**The task**
Copy down all of the data underneath, exactly as shown.

□ □ □

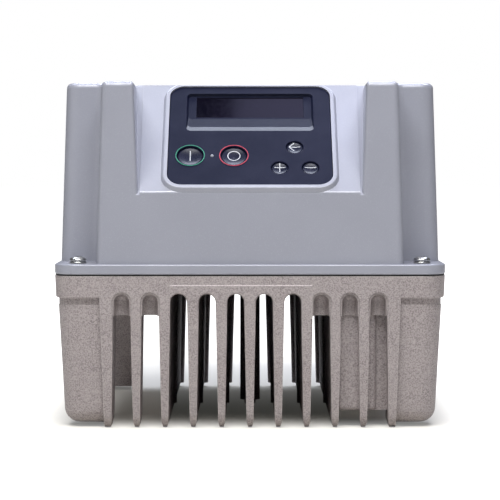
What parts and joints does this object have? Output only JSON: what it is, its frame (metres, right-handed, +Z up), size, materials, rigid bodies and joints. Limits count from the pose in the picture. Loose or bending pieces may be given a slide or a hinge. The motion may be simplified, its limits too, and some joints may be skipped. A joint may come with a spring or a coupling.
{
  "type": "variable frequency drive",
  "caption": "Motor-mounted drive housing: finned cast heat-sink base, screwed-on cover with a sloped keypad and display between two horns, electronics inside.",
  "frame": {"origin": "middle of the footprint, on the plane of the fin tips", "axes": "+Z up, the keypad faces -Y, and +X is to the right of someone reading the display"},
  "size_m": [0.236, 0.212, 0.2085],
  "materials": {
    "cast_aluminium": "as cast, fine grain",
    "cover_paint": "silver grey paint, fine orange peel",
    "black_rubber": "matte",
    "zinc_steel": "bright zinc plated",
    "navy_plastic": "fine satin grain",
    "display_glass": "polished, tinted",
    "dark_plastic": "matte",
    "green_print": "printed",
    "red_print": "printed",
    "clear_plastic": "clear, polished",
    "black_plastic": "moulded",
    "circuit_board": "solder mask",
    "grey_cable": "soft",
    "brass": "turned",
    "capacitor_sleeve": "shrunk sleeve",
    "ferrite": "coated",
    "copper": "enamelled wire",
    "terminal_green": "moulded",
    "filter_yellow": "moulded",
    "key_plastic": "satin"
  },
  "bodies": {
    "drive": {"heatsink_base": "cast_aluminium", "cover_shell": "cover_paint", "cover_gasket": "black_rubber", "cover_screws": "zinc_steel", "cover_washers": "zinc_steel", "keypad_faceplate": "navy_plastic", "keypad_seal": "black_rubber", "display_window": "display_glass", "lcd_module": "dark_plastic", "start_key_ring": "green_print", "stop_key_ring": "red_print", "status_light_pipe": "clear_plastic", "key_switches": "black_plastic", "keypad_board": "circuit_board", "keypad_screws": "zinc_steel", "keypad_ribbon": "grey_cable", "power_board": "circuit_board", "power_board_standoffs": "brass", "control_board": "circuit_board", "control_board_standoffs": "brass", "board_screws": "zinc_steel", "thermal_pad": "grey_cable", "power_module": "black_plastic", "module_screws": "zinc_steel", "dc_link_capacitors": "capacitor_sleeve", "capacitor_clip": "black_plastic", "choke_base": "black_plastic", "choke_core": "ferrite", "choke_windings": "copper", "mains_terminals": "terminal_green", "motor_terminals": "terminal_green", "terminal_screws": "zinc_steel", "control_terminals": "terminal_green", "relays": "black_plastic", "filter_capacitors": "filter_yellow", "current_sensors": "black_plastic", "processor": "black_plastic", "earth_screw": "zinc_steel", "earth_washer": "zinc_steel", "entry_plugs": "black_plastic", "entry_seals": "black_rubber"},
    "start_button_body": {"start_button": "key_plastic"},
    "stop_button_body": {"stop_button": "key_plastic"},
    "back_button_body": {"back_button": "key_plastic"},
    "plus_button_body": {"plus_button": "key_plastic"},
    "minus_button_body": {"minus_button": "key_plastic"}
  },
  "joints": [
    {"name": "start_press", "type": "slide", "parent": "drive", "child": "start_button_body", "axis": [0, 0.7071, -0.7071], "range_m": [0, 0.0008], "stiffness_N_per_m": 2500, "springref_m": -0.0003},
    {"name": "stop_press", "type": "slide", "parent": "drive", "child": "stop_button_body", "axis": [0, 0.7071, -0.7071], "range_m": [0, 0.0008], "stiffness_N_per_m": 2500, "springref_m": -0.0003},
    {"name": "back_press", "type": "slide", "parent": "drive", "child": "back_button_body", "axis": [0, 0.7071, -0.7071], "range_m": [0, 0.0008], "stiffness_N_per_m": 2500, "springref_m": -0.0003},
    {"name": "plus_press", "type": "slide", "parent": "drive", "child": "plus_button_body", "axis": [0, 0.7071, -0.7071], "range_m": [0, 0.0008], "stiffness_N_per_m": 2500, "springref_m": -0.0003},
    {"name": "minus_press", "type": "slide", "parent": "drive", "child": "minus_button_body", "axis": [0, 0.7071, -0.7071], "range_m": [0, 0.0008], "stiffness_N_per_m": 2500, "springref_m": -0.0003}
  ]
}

□ □ □

**Expected answer**
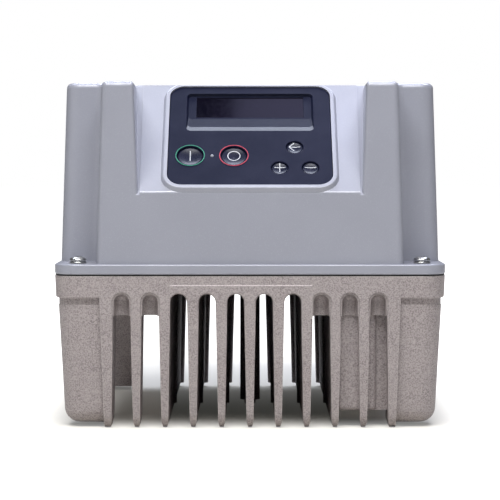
What parts and joints does this object have? Output only JSON: what it is, its frame (metres, right-handed, +Z up), size, materials, rigid bodies and joints. Limits count from the pose in the picture. Loose or bending pieces may be given a slide or a hinge. The motion may be simplified, its limits too, and some joints may be skipped. A joint may come with a spring or a coupling.
{
  "type": "variable frequency drive",
  "caption": "Motor-mounted drive housing: finned cast heat-sink base, screwed-on cover with a sloped keypad and display between two horns, electronics inside.",
  "frame": {"origin": "middle of the footprint, on the plane of the fin tips", "axes": "+Z up, the keypad faces -Y, and +X is to the right of someone reading the display"},
  "size_m": [0.236, 0.212, 0.2085],
  "materials": {
    "cast_aluminium": "as cast, fine grain",
    "cover_paint": "silver grey paint, fine orange peel",
    "black_rubber": "matte",
    "zinc_steel": "bright zinc plated",
    "navy_plastic": "fine satin grain",
    "display_glass": "polished, tinted",
    "dark_plastic": "matte",
    "green_print": "printed",
    "red_print": "printed",
    "clear_plastic": "clear, polished",
    "black_plastic": "moulded",
    "circuit_board": "solder mask",
    "grey_cable": "soft",
    "brass": "turned",
    "capacitor_sleeve": "shrunk sleeve",
    "ferrite": "coated",
    "copper": "enamelled wire",
    "terminal_green": "moulded",
    "filter_yellow": "moulded",
    "key_plastic": "satin"
  },
  "bodies": {
    "drive": {"heatsink_base": "cast_aluminium", "cover_shell": "cover_paint", "cover_gasket": "black_rubber", "cover_screws": "zinc_steel", "cover_washers": "zinc_steel", "keypad_faceplate": "navy_plastic", "keypad_seal": "black_rubber", "display_window": "display_glass", "lcd_module": "dark_plastic", "start_key_ring": "green_print", "stop_key_ring": "red_print", "status_light_pipe": "clear_plastic", "key_switches": "black_plastic", "keypad_board": "circuit_board", "keypad_screws": "zinc_steel", "keypad_ribbon": "grey_cable", "power_board": "circuit_board", "power_board_standoffs": "brass", "control_board": "circuit_board", "control_board_standoffs": "brass", "board_screws": "zinc_steel", "thermal_pad": "grey_cable", "power_module": "black_plastic", "module_screws": "zinc_steel", "dc_link_capacitors": "capacitor_sleeve", "capacitor_clip": "black_plastic", "choke_base": "black_plastic", "choke_core": "ferrite", "choke_windings": "copper", "mains_terminals": "terminal_green", "motor_terminals": "terminal_green", "terminal_screws": "zinc_steel", "control_terminals": "terminal_green", "relays": "black_plastic", "filter_capacitors": "filter_yellow", "current_sensors": "black_plastic", "processor": "black_plastic", "earth_screw": "zinc_steel", "earth_washer": "zinc_steel", "entry_plugs": "black_plastic", "entry_seals": "black_rubber"},
    "start_button_body": {"start_button": "key_plastic"},
    "stop_button_body": {"stop_button": "key_plastic"},
    "back_button_body": {"back_button": "key_plastic"},
    "plus_button_body": {"plus_button": "key_plastic"},
    "minus_button_body": {"minus_button": "key_plastic"}
  },
  "joints": [
    {"name": "start_press", "type": "slide", "parent": "drive", "child": "start_button_body", "axis": [0, 0.7071, -0.7071], "range_m": [0, 0.0008], "stiffness_N_per_m": 2500, "springref_m": -0.0003},
    {"name": "stop_press", "type": "slide", "parent": "drive", "child": "stop_button_body", "axis": [0, 0.7071, -0.7071], "range_m": [0, 0.0008], "stiffness_N_per_m": 2500, "springref_m": -0.0003},
    {"name": "back_press", "type": "slide", "parent": "drive", "child": "back_button_body", "axis": [0, 0.7071, -0.7071], "range_m": [0, 0.0008], "stiffness_N_per_m": 2500, "springref_m": -0.0003},
    {"name": "plus_press", "type": "slide", "parent": "drive", "child": "plus_button_body", "axis": [0, 0.7071, -0.7071], "range_m": [0, 0.0008], "stiffness_N_per_m": 2500, "springref_m": -0.0003},
    {"name": "minus_press", "type": "slide", "parent": "drive", "child": "minus_button_body", "axis": [0, 0.7071, -0.7071], "range_m": [0, 0.0008], "stiffness_N_per_m": 2500, "springref_m": -0.0003}
  ]
}